◆ **Goal**
Reproduce exactly the lines from the one containing "Turn this picture of an object into a three.js" down to the one containing "wasm.setup();", including both of those lines, and nothing else.

◆ **Data to process**
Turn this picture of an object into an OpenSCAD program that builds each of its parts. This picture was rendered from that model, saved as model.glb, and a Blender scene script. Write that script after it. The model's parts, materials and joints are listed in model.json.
...
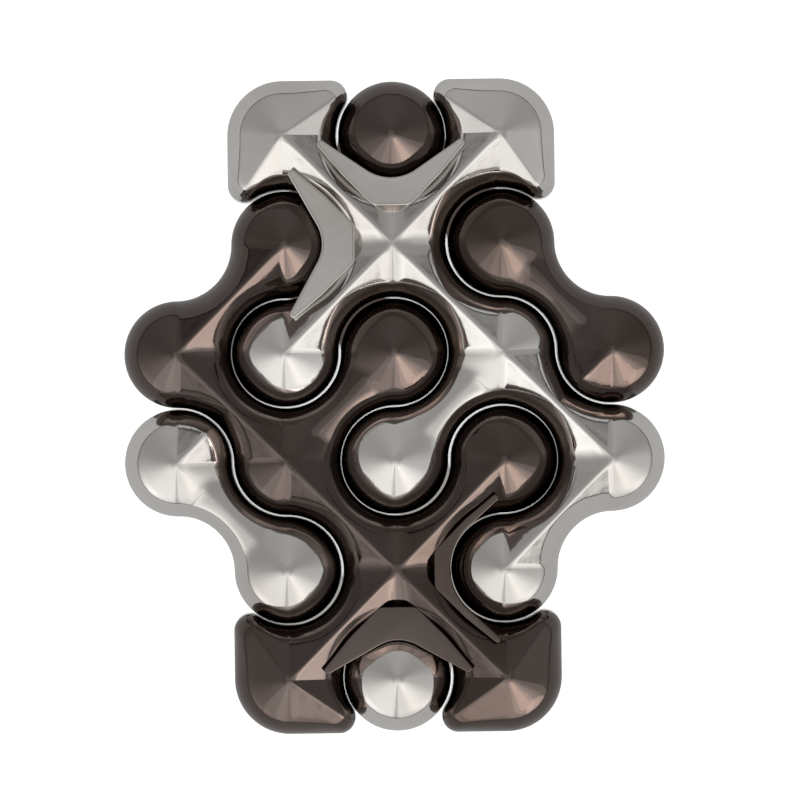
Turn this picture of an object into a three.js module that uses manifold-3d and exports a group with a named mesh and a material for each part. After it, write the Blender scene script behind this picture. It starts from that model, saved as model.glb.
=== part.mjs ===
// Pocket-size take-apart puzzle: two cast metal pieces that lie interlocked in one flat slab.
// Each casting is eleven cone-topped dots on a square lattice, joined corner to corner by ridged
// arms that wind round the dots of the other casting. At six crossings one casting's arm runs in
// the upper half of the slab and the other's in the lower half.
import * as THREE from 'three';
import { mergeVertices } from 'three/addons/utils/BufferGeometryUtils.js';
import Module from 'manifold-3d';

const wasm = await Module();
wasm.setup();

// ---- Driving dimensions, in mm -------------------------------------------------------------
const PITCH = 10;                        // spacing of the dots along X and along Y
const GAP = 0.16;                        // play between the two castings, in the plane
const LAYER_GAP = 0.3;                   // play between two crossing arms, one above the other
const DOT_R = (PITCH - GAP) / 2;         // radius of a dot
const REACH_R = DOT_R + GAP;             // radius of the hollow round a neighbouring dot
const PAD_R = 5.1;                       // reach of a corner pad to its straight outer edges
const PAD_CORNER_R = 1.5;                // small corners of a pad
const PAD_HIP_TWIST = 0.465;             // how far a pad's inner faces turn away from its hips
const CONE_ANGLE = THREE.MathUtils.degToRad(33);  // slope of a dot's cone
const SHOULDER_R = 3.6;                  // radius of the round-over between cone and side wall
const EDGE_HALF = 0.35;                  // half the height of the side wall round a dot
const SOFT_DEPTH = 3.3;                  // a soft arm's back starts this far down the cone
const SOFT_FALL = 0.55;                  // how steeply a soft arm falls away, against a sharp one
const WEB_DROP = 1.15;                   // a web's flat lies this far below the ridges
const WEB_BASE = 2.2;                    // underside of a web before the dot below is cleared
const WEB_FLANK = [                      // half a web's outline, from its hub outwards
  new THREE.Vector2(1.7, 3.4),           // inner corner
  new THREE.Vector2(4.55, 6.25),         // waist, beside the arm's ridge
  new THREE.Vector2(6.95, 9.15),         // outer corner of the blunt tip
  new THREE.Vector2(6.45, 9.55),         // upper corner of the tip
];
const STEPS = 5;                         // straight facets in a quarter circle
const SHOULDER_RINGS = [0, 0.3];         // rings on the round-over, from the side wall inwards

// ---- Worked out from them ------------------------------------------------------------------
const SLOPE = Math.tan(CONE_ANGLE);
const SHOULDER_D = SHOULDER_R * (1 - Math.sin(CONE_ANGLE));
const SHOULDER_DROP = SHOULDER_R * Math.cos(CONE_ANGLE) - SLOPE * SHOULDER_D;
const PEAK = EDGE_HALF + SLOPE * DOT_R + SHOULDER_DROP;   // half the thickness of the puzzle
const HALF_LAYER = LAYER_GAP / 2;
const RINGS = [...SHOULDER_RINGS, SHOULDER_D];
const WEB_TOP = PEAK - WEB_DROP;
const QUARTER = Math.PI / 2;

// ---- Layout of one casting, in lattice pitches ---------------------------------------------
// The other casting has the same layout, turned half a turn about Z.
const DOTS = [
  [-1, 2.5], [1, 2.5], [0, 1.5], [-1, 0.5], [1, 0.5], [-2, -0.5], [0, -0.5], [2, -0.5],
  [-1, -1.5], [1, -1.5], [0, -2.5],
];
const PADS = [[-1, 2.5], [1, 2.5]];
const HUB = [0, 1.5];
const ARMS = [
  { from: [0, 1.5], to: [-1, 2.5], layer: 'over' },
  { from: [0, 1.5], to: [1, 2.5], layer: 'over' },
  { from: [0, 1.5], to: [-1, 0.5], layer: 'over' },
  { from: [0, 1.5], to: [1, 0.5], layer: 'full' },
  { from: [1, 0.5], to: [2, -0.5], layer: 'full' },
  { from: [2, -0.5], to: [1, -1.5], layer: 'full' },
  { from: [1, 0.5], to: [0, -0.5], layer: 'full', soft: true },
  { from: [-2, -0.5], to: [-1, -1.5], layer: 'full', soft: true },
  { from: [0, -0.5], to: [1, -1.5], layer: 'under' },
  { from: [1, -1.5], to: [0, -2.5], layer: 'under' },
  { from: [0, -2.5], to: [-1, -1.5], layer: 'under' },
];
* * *
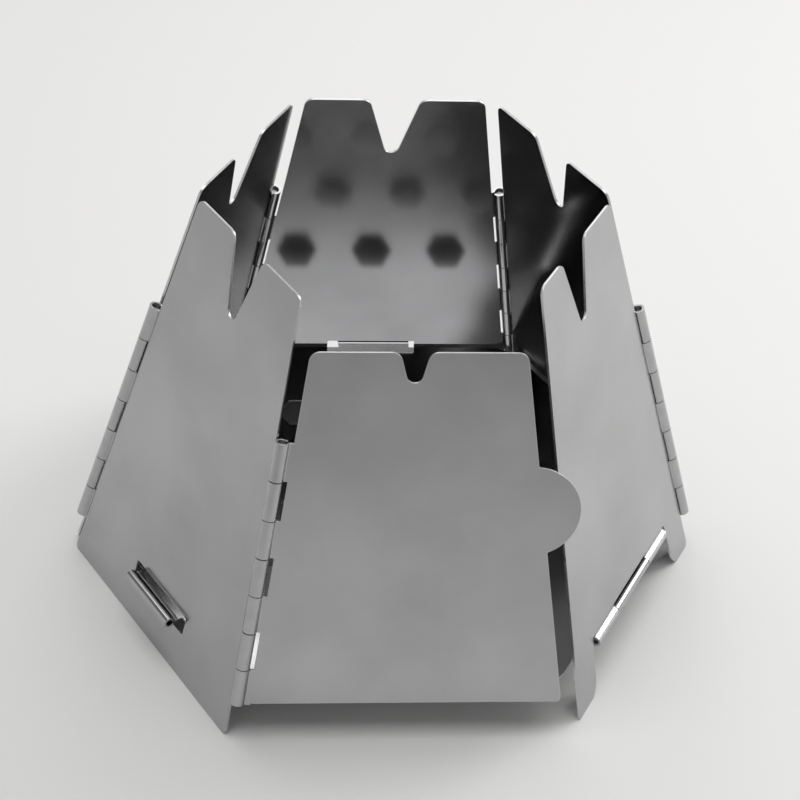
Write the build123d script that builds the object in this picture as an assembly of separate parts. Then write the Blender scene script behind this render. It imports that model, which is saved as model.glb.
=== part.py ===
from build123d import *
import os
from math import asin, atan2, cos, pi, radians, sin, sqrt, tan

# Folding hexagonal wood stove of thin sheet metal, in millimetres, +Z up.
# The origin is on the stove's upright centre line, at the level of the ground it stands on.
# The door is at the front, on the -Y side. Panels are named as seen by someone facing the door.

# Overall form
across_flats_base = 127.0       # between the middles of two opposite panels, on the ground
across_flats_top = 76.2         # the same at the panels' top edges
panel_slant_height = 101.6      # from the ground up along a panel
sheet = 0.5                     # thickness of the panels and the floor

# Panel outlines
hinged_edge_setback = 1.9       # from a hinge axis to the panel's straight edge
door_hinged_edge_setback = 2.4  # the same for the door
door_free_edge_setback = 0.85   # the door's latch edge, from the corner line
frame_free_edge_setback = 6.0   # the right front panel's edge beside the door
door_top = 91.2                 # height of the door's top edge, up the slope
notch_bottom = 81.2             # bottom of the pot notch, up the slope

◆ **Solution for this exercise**
Turn this picture of an object into a three.js module that uses manifold-3d and exports a group with a named mesh and a material for each part. After it, write the Blender scene script behind this picture. It starts from that model, saved as model.glb.
=== part.mjs ===
// Pocket-size take-apart puzzle: two cast metal pieces that lie interlocked in one flat slab.
// Each casting is eleven cone-topped dots on a square lattice, joined corner to corner by ridged
// arms that wind round the dots of the other casting. At six crossings one casting's arm runs in
// the upper half of the slab and the other's in the lower half.
import * as THREE from 'three';
import { mergeVertices } from 'three/addons/utils/BufferGeometryUtils.js';
import Module from 'manifold-3d';

const wasm = await Module();
wasm.setup();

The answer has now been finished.